BusCaro competes against several categories of ride-hailing platforms and public transportation. Shazhad says Careem is expensive even for its existing user base, but BusCaro is a third of the cost. There are other ride-hailing companies in Pakistan like In-Driver which are slightly cheaper and reliable, but they don’t have security measures, which BusCaro does.
BusCaro is also up against public transport, but Shazhad describes that as “insufficient” and “extremely unsafe.” She adds that most riders use it because of affordability constraints and they would be willing to find other alternatives if it was available to them. Other public transport options include government-funded buses in Karachi, but Shazhad says there are not enough vehicles to fill demand, and most cover limited routes.
Finally, BusCaro is up against private players, but they don’t have the same tools as BusCaro to aggregate demand and optimize supply payouts.
Shazhad said BusCaro is currently “laser focused on growing our current business with adding more accounts to our portfolio now.” It plans to expand its B2B2C partnerships and add more B2C partnerships.

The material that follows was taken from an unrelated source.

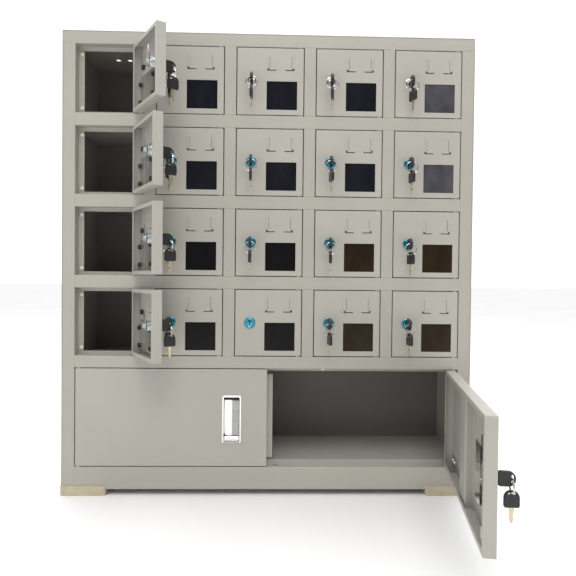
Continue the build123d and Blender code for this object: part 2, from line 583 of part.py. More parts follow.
with BuildPart() as right_door:
    wide_door(right_leaf, -1)
    disc(right_face, [(BIG_LOCK_X, BIG_LOCK_Y)], BARREL_R, -SKIN, Mode.SUBTRACT)
    for x, s in ((UPPER_BOLT_X, 1), (LOWER_BOLT_X, -1)):
        plate(
            right_face.offset(-BOLT_FRONT + 1), [(x, s * door_half, BOLT_WIDTH + 1.6, 3 * SKIN)],
            -BOLT - 2, Mode.SUBTRACT,
        )
with BuildPart() as right_stiffener:
    stiffener(right_leaf, -1)
with BuildPart() as right_brackets:
    hinge_brackets(right_leaf, -1)
with BuildPart() as bolt_guides:
    bolts = ((UPPER_BOLT_X, GUIDE_Y), (LOWER_BOLT_X, -door_half + 26))
    guide = [(x, y, BOLT_WIDTH + 8, 16) for x, y in bolts]
    plate(right_face.offset(-SKIN), guide, -(BOLT_FRONT + BOLT + 2.5 - SKIN))
    tunnel = [(x, y, BOLT_WIDTH + 1, 18) for x, y in bolts]
    plate(right_face.offset(-BOLT_FRONT + 0.5), tunnel, -(BOLT + 1), Mode.SUBTRACT)
with BuildPart() as big_barrel:
    disc(right_face, [(BIG_LOCK_X, BIG_LOCK_Y)], BEZEL_R, BEZEL_PROUD)
    disc(right_face, [(BIG_LOCK_X, BIG_LOCK_Y)], BARREL_R, -BIG_BARREL)
    bore = [(BIG_LOCK_X, BIG_LOCK_Y)]
    disc(right_face.offset(BEZEL_PROUD), bore, PLUG_R + PIN_CLEAR, -BIG_BARREL - 3, Mode.SUBTRACT)
with BuildPart() as big_nut:
    with BuildSketch(right_face.offset(-SKIN)):
        with Locations((BIG_LOCK_X, BIG_LOCK_Y)):
            RegularPolygon(13.5, 6)
            Circle(BARREL_R, mode=Mode.SUBTRACT)
    extrude(amount=-4)
put(joined(right_door, right_stiffener, right_brackets, bolt_guides, big_barrel, big_nut), "right_door")

with BuildPart() as right_handle:
    handle(right_leaf, -1)
put(right_handle.part, "right_handle")

with BuildPart() as right_lock:
    crank_spots = [(BIG_LOCK_X - pin_reach, BIG_LOCK_Y + pin_reach)]
    crank_spots += [(BIG_LOCK_X + pin_reach, BIG_LOCK_Y - pin_reach)]
    disc(right_face.offset(PLUG_PROUD), bore, PLUG_R, -BIG_BARREL - PLUG_PROUD - 0.5)
    plate(right_face.offset(PLUG_PROUD), [(BIG_LOCK_X, BIG_LOCK_Y, *KEYWAY)], -KEYWAY_DEPTH, Mode.SUBTRACT)
    disc(right_face.offset(-BIG_BARREL - 0.4), [(BIG_LOCK_X, BIG_LOCK_Y)], CRANK_DISC_R, -CRANK_DISC)
    disc(right_face.offset(-BIG_BARREL - 0.6), crank_spots, CRANK_PIN_R, -(BOLT_FRONT + BOLT + 0.8 - BIG_BARREL))
put(right_lock.part, "right_lock")

with BuildPart() as lower_bolt:
    y_pin = BIG_LOCK_Y + pin_reach
    x_foot = BIG_LOCK_X - CRANK_R * 0.86
    bolt_plane = right_face.offset(-BOLT_FRONT)
    tip = -door_half + 0.4
    plate(bolt_plane, [(x_foot, y_pin, 13, 12), (LOWER_BOLT_X, (y_pin + tip) / 2, BOLT_WIDTH, y_pin - tip)], -BOLT)
    with BuildSketch(bolt_plane):
        with Locations((x_foot, y_pin)):
            SlotOverall(2 * CRANK_PIN_R + 2 * SLOT_PLAY + 4, 2 * CRANK_PIN_R + 2 * SLOT_PLAY)
    extrude(amount=-BOLT, mode=Mode.SUBTRACT)
put(lower_bolt.part, "lower_bolt")

with BuildPart() as upper_bolt:
    y_pin = BIG_LOCK_Y - pin_reach
    x_foot = BIG_LOCK_X + CRANK_R * 0.86
    tip = door_half - 0.4
    jog_low, jog_high = BIG_LOCK_Y + 10, BIG_LOCK_Y + 26
    half = BOLT_WIDTH / 2
    plate(bolt_plane, [(x_foot, y_pin, 13, 12), (x_foot, (y_pin + jog_low) / 2, BOLT_WIDTH, jog_low - y_pin)], -BOLT)
    with BuildSketch(bolt_plane):
        with BuildLine():
            Polyline(
                (x_foot + half, jog_low), (UPPER_BOLT_X + half, jog_high), (UPPER_BOLT_X + half, tip),
                (UPPER_BOLT_X - half, tip), (UPPER_BOLT_X - half, jog_high), (x_foot - half, jog_low),
                close=True,
            )
        make_face()
    extrude(amount=-BOLT)
    with BuildSketch(bolt_plane):
        with Locations((x_foot, y_pin)):
            SlotOverall(2 * CRANK_PIN_R + 2 * SLOT_PLAY + 4, 2 * CRANK_PIN_R + 2 * SLOT_PLAY)
    extrude(amount=-BOLT, mode=Mode.SUBTRACT)
put(upper_bolt.part, "upper_bolt")
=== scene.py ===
"""Looks of a phone charging kiosk: a sheet-steel locker of twenty window doors over one wide compartment.

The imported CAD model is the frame. Each class below builds one sub-assembly around it: the face
frame, the small doors with their locks and keys, the two wings of the wide compartment, the feet,
the casing's finishes, and the studio. Lengths inside the classes are millimetres.
"""

import json
import logging
from dataclasses import dataclass, field
from enum import Enum
from math import cos, pi, radians, sin

import bpy
import numpy as np
from mathutils import Matrix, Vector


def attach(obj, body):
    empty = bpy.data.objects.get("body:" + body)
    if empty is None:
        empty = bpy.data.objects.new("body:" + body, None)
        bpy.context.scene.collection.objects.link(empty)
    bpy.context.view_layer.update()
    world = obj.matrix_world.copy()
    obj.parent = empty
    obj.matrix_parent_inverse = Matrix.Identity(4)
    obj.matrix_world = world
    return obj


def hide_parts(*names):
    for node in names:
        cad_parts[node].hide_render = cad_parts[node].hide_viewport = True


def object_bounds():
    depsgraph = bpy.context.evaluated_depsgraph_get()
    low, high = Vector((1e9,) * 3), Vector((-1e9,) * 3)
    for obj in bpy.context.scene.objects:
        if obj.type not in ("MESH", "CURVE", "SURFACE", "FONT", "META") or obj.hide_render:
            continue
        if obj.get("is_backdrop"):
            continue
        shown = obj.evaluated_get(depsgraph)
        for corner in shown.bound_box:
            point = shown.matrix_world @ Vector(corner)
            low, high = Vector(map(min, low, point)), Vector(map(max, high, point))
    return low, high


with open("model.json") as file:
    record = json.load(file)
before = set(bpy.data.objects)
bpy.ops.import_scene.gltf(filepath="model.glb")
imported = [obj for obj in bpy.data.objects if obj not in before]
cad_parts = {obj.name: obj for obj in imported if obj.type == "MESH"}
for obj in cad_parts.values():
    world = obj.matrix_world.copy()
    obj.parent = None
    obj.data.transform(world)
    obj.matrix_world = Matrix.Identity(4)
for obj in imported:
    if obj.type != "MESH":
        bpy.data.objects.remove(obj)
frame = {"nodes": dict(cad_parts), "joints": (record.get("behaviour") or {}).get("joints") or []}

CAD_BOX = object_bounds()
MM = 0.001
SHARP_FROM = radians(38.0)
LOG = logging.getLogger("kiosk")
JOINTS = {joint["name"]: joint for joint in frame["joints"]}
Array = np.ndarray


# ---------------------------------------------------------------- shapes
@dataclass(frozen=True)
class Shape:
    """Points, faces of four corners (a fourth of -1 makes a triangle) and each face's finish number."""

    points: Array
    faces: Array
    finish: Array

    def turned_out(self) -> "Shape":
        """Returns the closed shape with its faces pointing outwards, judged by its signed volume."""
        a, b, c = (self.points[self.faces[:, k]] for k in range(3))
        d = self.points[np.where(self.faces[:, 3] < 0, self.faces[:, 2], self.faces[:, 3])]
        volume = np.einsum("ij,ij->", a, np.cross(b, c)) + np.einsum("ij,ij->", a, np.cross(c, d))
        if volume >= 0:
            return self
        flipped = self.faces[:, [2, 1, 0, 3]]
        quads = self.faces[:, 3] >= 0
        flipped[quads] = self.faces[quads][:, ::-1]
        return Shape(self.points, flipped, self.finish)

    def finished(self, number: int) -> "Shape":
        """Returns the shape with every face in the finish of that number."""
        return Shape(self.points, self.faces, np.full(len(self.faces), number))

    def turned(self, angle: float, axis: int, about: tuple[float, float, float]) -> "Shape":
        """Returns the shape turned by angle (radians) about a line through a point, along axis 0, 1 or 2."""
        i, j = (axis + 1) % 3, (axis + 2) % 3
        points = self.points - np.array(about)
        turned = points.copy()
        turned[:, i] = cos(angle) * points[:, i] - sin(angle) * points[:, j]
        turned[:, j] = sin(angle) * points[:, i] + cos(angle) * points[:, j]
        return Shape(turned + np.array(about), self.faces, self.finish)

    def shifted(self, x: float, y: float, z: float) -> "Shape":
        """Returns the shape moved by (x, y, z)."""
        return Shape(self.points + np.array([x, y, z]), self.faces, self.finish)

    def swapped(self, order: tuple[int, int, int]) -> "Shape":
        """Returns the shape with its coordinates taken in another order, faces outward again."""
        return Shape(self.points[:, order], self.faces, self.finish).turned_out()


def together(shapes: list[Shape]) -> Shape:
    """Joins shapes into one.

    Args:
        shapes: the shapes, each with its own faces and finish numbers.

    Returns:
        One shape that holds them all.
    """
    starts = np.cumsum([0] + [len(s.points) for s in shapes])
    faces = [np.where(s.faces < 0, -1, s.faces + n) for s, n in zip(shapes, starts)]
    points, finish = [s.points for s in shapes], [s.finish for s in shapes]
    return Shape(np.concatenate(points), np.concatenate(faces), np.concatenate(finish))


def loft(rings: Array, closed: bool = False, capped: bool = True) -> Shape:
    """Skins a stack of closed outlines: quad (i, j) joins points j and j+1 of rings i and i+1.

    Args:
        rings: (rings, points, 3) corners; every ring has the same number of points.
        closed: the last ring joins the first, as on a torus.
        capped: the end rings are closed by fans to their middles.

    Returns:
        The skin, with its faces pointing outwards.
    """
    count, around = rings.shape[:2]
    index = np.arange(count * around).reshape(count, around)
    lower = index if closed else index[:-1]
    upper = np.roll(index, -1, 0) if closed else index[1:]
    quads = np.stack([lower, np.roll(lower, -1, 1), np.roll(upper, -1, 1), upper], -1).reshape(-1, 4)
    points = rings.reshape(-1, 3)
    faces = [quads]
    if capped and not closed:
        middles = rings[[0, -1]].mean(1)
        for ring, middle, way in ((index[0], len(points), -1), (index[-1], len(points) + 1, 1)):
            fan = np.stack([ring, np.roll(ring, -1), np.full(around, middle), np.full(around, -1)], -1)
            faces.append(fan if way > 0 else fan[:, [1, 0, 2, 3]])
        points = np.concatenate([points, middles])
    faces = np.concatenate(faces)
    return Shape(points, faces, np.zeros(len(faces), int)).turned_out()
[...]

BusCaro also plans to work with the public sector on things like transportation subsidies, carbon emissions reduction, SaaS and government transportation contracts. BusCaro is currently looking at adding electronic vehicles for the next year, to lower its costs as fuel prices increase.
In statement about the investment, Orbit Startups managing general partner William Bao Bean said, “Diversity and inclusion is tough to achieve when women have to spend north of 30% of their salary on getting to work in a safe and predictable way. We backed BusCaro because they enable women and men to book safe, inexpensive and efficient shared transport to and from work, driving opportunities and opening up the overall economy.”